Worthington launched Sandbag in 2008 to raise public awareness of and improve the European Union's Emissions Trading Scheme (ETS). Initially Sandbag provided members of the public with a way of tackling climate change, enabling them to buy ETS permits and cancel them, meaning that European companies covered by the ETS would have to emit fewer greenhouse gasses. Since that time, Sandbag has changed and grown. With a general remit to "defend against climate risk", Sandbag now focuses on researching and suggesting improvements to the ETS, how to phase out coal-fired power stations in Europe, and how governments and the EU can work to support carbon capture and storage. Worthington has been Sandbag's director since its foundation.

In March 2020, Sandbag was renamed Ember, reflecting its expansion into a global organisation.

==Other campaigning==

=== Nuclear power ===
Worthington was once "passionately opposed to nuclear power", but came to advocate the adoption of thorium as a nuclear fuel following the 2009 Manchester Report, where she met Kirk Sorensen who presented arguments for using thorium. She has said: "The world desperately needs sustainable, low carbon energy to address climate change while lifting people out of poverty. Thorium based reactors, such as those designed by the late Alvin Weinberg, could radically change perceptions of nuclear power leading to widespread deployment."
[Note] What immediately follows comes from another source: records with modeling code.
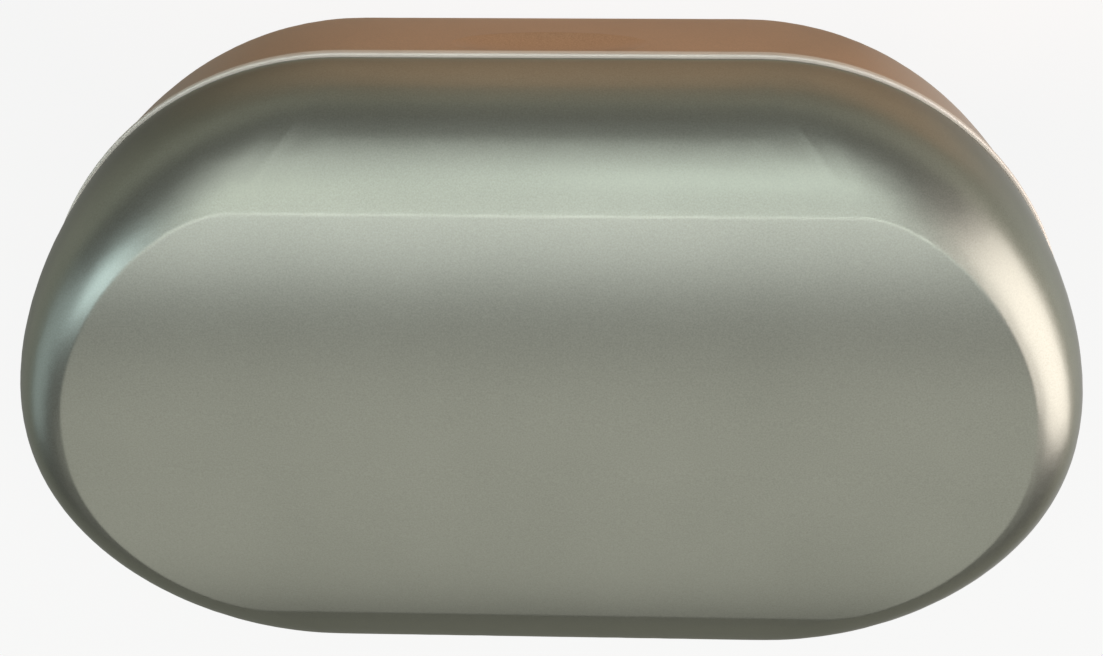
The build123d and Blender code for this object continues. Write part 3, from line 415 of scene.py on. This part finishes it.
dress(solder_mask("solder_mask", srgb(14, 66, 40), srgb(30, 96, 58)), "main_board", "button_board")
dress(open_foam("cell_foam", srgb(52, 52, 54)), "battery_pad")
dress(clear_plastic("light_pipe", srgb(236, 240, 238), 0.22), "light_pipes")
dress(clear_plastic("led_lens", srgb(240, 232, 180), 0.3), "leds")
print("finishes:", len(bpy.data.materials))

# %% [markdown]
# Now the soft pieces, whose shapes need more than a plain solid. A well's lining, a hold-down pad and a
# foot are all rounded forms, and the first two have a slot outline: two half circles and two straight
# sides. Such a form can be drawn by hand in one go: add a disc, pull its two halves apart, then extrude the
# face again and again and size each new ring. Both ends are sized about their own centres, so the rounded
# rim keeps one width all round.

# %% Slot-shaped lathe
RING_POINTS = 66


def select_points(piece, test):
    """In edit mode, selects the points whose place passes a test. Selected edges and faces stay so."""
    mesh = bmesh.from_edit_mesh(piece.data)
    for vert in mesh.verts:
        vert.select_set(test(vert))
    mesh.select_flush(True)
    bmesh.update_edit_mesh(piece.data)


def size_ends(piece, half_run, height, factor):
    """Sizes the selected ring about the centre of each of its round ends."""
    mesh = bmesh.from_edit_mesh(piece.data)
    ring = {vert.index for vert in mesh.verts if vert.select}
    for end in (1, -1):
        select_points(piece, lambda vert: vert.index in ring and vert.co.y * end > 0)
        centre = (0, end * half_run, height)
        bpy.ops.transform.resize(value=(factor, factor, 1), center_override=centre)
    select_points(piece, lambda vert: vert.index in ring)


def slot_form(name, half_run, profile):
    """Closed form with a slot outline. The profile lists (half width, height) from first ring to last."""
    bpy.ops.object.select_all(action="DESELECT")
    width, height = profile[0]
    bpy.ops.mesh.primitive_circle_add(vertices=RING_POINTS, radius=width, fill_type="NGON",
                                      location=(0, 0, 0))
    piece = bpy.context.object
    piece.name = name
    bpy.ops.object.mode_set(mode="EDIT")
    bpy.ops.transform.translate(value=(0, 0, height))
    for end in (1, -1):
        select_points(piece, lambda vert: vert.co.y * end > 0)
        bpy.ops.transform.translate(value=(0, end * half_run, 0))
    bpy.ops.mesh.select_all(action="SELECT")
    for next_width, next_height in profile[1:]:
        move = {"value": (0, 0, next_height - height)}
        bpy.ops.mesh.extrude_region_move(TRANSFORM_OT_translate=move)
        size_ends(piece, half_run, next_height, next_width / width)
        width, height = next_width, next_height
    bpy.ops.mesh.select_all(action="SELECT")
    bpy.ops.mesh.normals_make_consistent(inside=False)
    bpy.ops.object.mode_set(mode="OBJECT")
    return piece


def arc(middle, radius, first, last, steps=6):
    """Points of a round edge in a profile, from one angle to another, in degrees."""
    angles = [math.radians(first + (last - first) * step / steps) for step in range(steps + 1)]
    return [(middle[0] + radius * math.cos(a), middle[1] + radius * math.sin(a)) for a in angles]


def settle(piece, place, turn, finish, angle=40):
    """Puts a piece in its place in the case, smooths it and gives it its finish."""
    bpy.ops.object.select_all(action="DESELECT")
    piece.select_set(True)
    bpy.context.view_layer.objects.active = piece
    piece.location = place
    piece.rotation_euler = (0, 0, turn)
    bpy.ops.object.transform_apply(location=True, rotation=True, scale=True)
    bpy.ops.object.shade_smooth_by_angle(angle=math.radians(angle))
    piece.data.materials.clear()
    piece.data.materials.append(finish.material)


def block(low, high):
    """Plain block between two corners."""
    middle = [(a + b) / 2 for a, b in zip(low, high)]
    bpy.ops.object.select_all(action="DESELECT")
    bpy.ops.mesh.primitive_cube_add(size=1, location=middle)
    bpy.context.object.scale = [b - a for a, b in zip(low, high)]
    bpy.ops.object.transform_apply(location=True, rotation=True, scale=True)
    return bpy.context.object


def cut(piece, tool):
    """Takes one solid out of another and removes the tool."""
    bpy.context.view_layer.objects.active = piece
    change = piece.modifiers.new("cut", "BOOLEAN")
    change.operation = "DIFFERENCE"
    change.solver = "EXACT"
    change.object = tool
    bpy.ops.object.modifier_apply(modifier=change.name)
    bpy.data.objects.remove(tool)


def join(piece, others):
    """Makes one object of a piece and some others."""
    bpy.ops.object.select_all(action="DESELECT")
    for part in (piece, *others):
        part.select_set(True)
    bpy.context.view_layer.objects.active = piece
    bpy.ops.object.join()


print("lathe ready")

# %% [markdown]
# The two well linings are dipped-looking rubber: a rolled lip, a wall that runs down into a rounded floor,
# a window for the charging pins and a notch for the wire. Blue marks the left ear and red the right. The
# lining is one profile walked from the middle of its underside, up the outer wall, over the lip and down
# the inner wall. Its place and its widths repeat those of the solid insert, and its heights are read from
# the box of that insert.

# %% Well linings
WELL_X = 31.0 * MM
WELL_Y = -1.0 * MM
WELL_TILT = math.radians(8.0)
WELL_HALF_RUN = 10.0 * MM
LINING_OUTSIDE = 6.3 * MM
LINING_INSIDE = 5.3 * MM
LINING_LIP = 7.2 * MM
LIP_THICKNESS = 0.8 * MM
LIP_ROUND = 0.36 * MM
LINING_FLOOR = 1.0 * MM
FLOOR_ROUND = 1.6 * MM
WINDOW = (4.8 * MM, 9.4 * MM)
WINDOW_CUT = (-1.0 * MM, 3.0 * MM)
CONTACT_SHIFT = -9.0 * MM
CHANNEL_Y = 9.0 * MM
CHANNEL_HALF = 2.5 * MM
TROUGH_HALF = 17.0 * MM
CHANNEL_FLOOR = 14.9 * MM
CHANNEL_CUT_TOP = 30.0 * MM


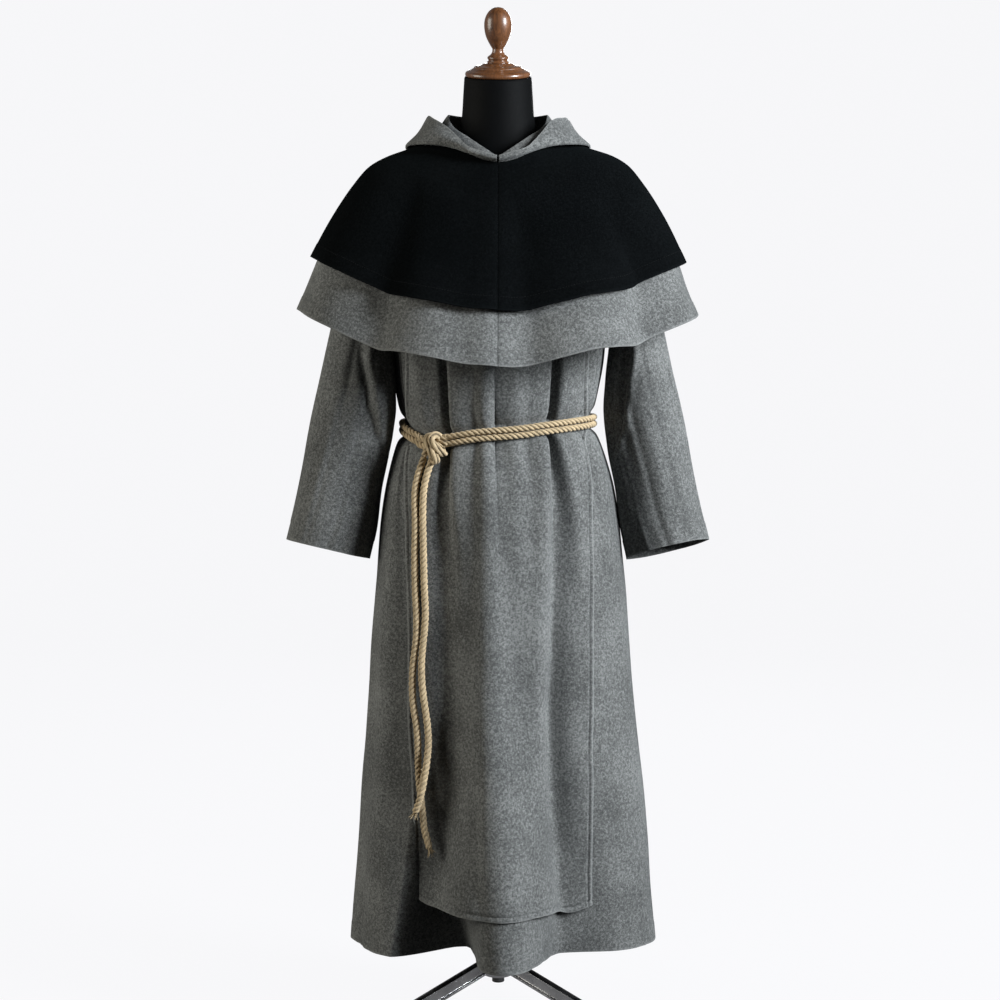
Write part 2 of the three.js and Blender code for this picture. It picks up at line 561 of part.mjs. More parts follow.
// Cap and finial are turned on the axis of the slanted neck plate: radius and height from the plate.
const neckPlate = new THREE.Group();
neckPlate.position.z = NECK_TOP;
neckPlate.rotation.x = rad(NECK_SLANT);
part.add(neckPlate);

function turned(profile, sides) {
  const geometry = new THREE.LatheGeometry(profile.map(([r, h]) => new THREE.Vector2(r, h)), sides);
  geometry.rotateX(Math.PI / 2);
  return geometry;
}
add('form_neck_cap', turned([[0, 0.4], [54, 0.4], [56.6, 3], [56.6, 7], [53, 11], [44, 14.5], [39, 18],
  [28, 21], [20, 23], [0, 23]], 24), wood, neckPlate);
add('form_finial', turned([[0, 23.3], [18.5, 23.3], [18.5, 26], [16.5, 28], [17.5, 31], [17.5, 34], [13, 37],
  [10, 41], [9.5, 47], [15, 56], [21, 69], [23.6, 85], [22, 98], [16, 109], [8, 115], [0, 116.5]], 24),
wood, neckPlate);

// ---- Stand ----
const formBottom = FORM.at(-1).frontZ;
const HUB_H = 40;
const HUB_R = 26;
const hubBottom = HUB_Z - HUB_H / 2 + 4;

function rod(radius, low, high, sides = 24) {
  const geometry = new THREE.CylinderGeometry(radius, radius, high - low, sides);
  geometry.rotateX(Math.PI / 2);
  geometry.translate(0, 0, (low + high) / 2);
  return geometry;
}
add('form_pole', rod(POLE_D / 2, hubBottom + HUB_H + SEAM, formBottom - SEAM), steel);
add('tripod_hub', rod(HUB_R, hubBottom, hubBottom + HUB_H), steel);

// A leg is a bar with a groove along each side, from the hub down to its foot.
const LEG_W = 16;
const LEG_T = 24;
const GROOVE = 3;
const legDrop = HUB_Z - FOOT_H - LEG_T / 2 + 2;   // so that its sloping underside meets the foot
const legFall = Math.atan2(legDrop, LEG_REACH - HUB_R);
const legStart = HUB_R + SEAM + LEG_T / 2 * Math.sin(legFall);
const legRun = LEG_REACH - legStart;

function leg() {
  const w = LEG_W / 2;
  const t = LEG_T / 2;
  const section = new THREE.Shape([[-w, -t], [w, -t], [w, -t / 3], [w - GROOVE, -t / 3], [w - GROOVE, t / 3],
    [w, t / 3], [w, t], [-w, t], [-w, t / 3], [-w + GROOVE, t / 3], [-w + GROOVE, -t / 3], [-w, -t / 3]]
    .map(([x, y]) => new THREE.Vector2(x, y)));
  return new THREE.ExtrudeGeometry(section, { depth: legRun / Math.cos(legFall), bevelEnabled: false });
}

for (const [name, angle] of Object.entries(LEG_ANGLES)) {
  const turn = new THREE.Group();
  turn.rotation.z = rad(angle);
  part.add(turn);
  // The bar's own length runs along its z; it is laid down to point away from the pole and fall.
  const bar = add(`tripod_leg_${name}`, leg(), steel, turn);
  bar.position.set(0, -legStart, HUB_Z);
  bar.rotation.x = Math.PI / 2 + legFall;
  const foot = add(`tripod_foot_${name}`, rod(12, 0, FOOT_H), rubber, turn);
  foot.position.y = -LEG_REACH + 8;
}

export default part;
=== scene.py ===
"""Monk habit on a dress form stand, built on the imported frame.

A grey wool tunic with sleeves, a scapular in front and behind, a grey and a black shoulder cape, a hood
worn down and a doubled jute belt hang on a limbless form with a turned wooden cap and finial, on a steel
pole with three legs. Sizes in the tables are millimetres from the pole's axis. The garment faces -Y, angle
0 is its centre front, 90 its right side as seen from the front, and 180 its centre back.
"""
import math

import bpy
import numpy as np
from bpy.props import FloatProperty, FloatVectorProperty, PointerProperty
from mathutils import Matrix, Vector


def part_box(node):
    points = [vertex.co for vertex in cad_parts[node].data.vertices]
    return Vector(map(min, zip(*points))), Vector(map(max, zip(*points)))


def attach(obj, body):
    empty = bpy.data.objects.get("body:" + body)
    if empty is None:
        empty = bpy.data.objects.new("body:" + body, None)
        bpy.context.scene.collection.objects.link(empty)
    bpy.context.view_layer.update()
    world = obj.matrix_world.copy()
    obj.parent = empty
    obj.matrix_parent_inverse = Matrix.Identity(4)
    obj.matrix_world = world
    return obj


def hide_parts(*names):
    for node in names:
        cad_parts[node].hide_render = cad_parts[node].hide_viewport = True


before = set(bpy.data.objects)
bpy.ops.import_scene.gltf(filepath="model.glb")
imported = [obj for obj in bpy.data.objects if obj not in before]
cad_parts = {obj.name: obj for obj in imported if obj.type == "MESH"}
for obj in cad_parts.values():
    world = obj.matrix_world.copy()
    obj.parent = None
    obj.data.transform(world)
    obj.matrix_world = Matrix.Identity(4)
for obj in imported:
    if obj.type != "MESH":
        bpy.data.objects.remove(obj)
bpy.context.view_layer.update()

bl_info = {
    "name": "Monk habit on a dress form stand",
    "version": (1, 0, 0),
    "blender": (4, 5, 0),
    "location": "View3D > Sidebar > Habit",
    "description": "Builds the habit, its rope belt, the form and the stand",
    "category": "Object",
}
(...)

Worthington was patron and trustee of The Alvin Weinberg Foundation, a British non-profit, non-governmental organization dedicated to the promotion and development of molten salt reactor (MSR) technology.

In response to an open letter published in The Ecologist in 2015 acknowledging her position on nuclear power, Worthington wrote: It is clear that as is the case with every technology, there are more appropriate and less appropriate ways of using it and I am no apologist for the mistakes that have been made in the nuclear industry. As a proven source of reliable low carbon energy it would, however, be reckless to rule it out in the fight against climate change just as it would be reckless to rule out large scale hydro, solar, biomass, wind and carbon capture and storage. [...] Nuclear power is the most concentrated source of power available today with the smallest footprint. It is not without its challenges but these are not insurmountable.

=== UNICEF ===
Since 2015 Worthington has been a Trustee at UNICEF.

===Environmental Defense Fund===
Worthington was the executive director for Europe of the Environmental Defense Fund between 2016 and early 2020.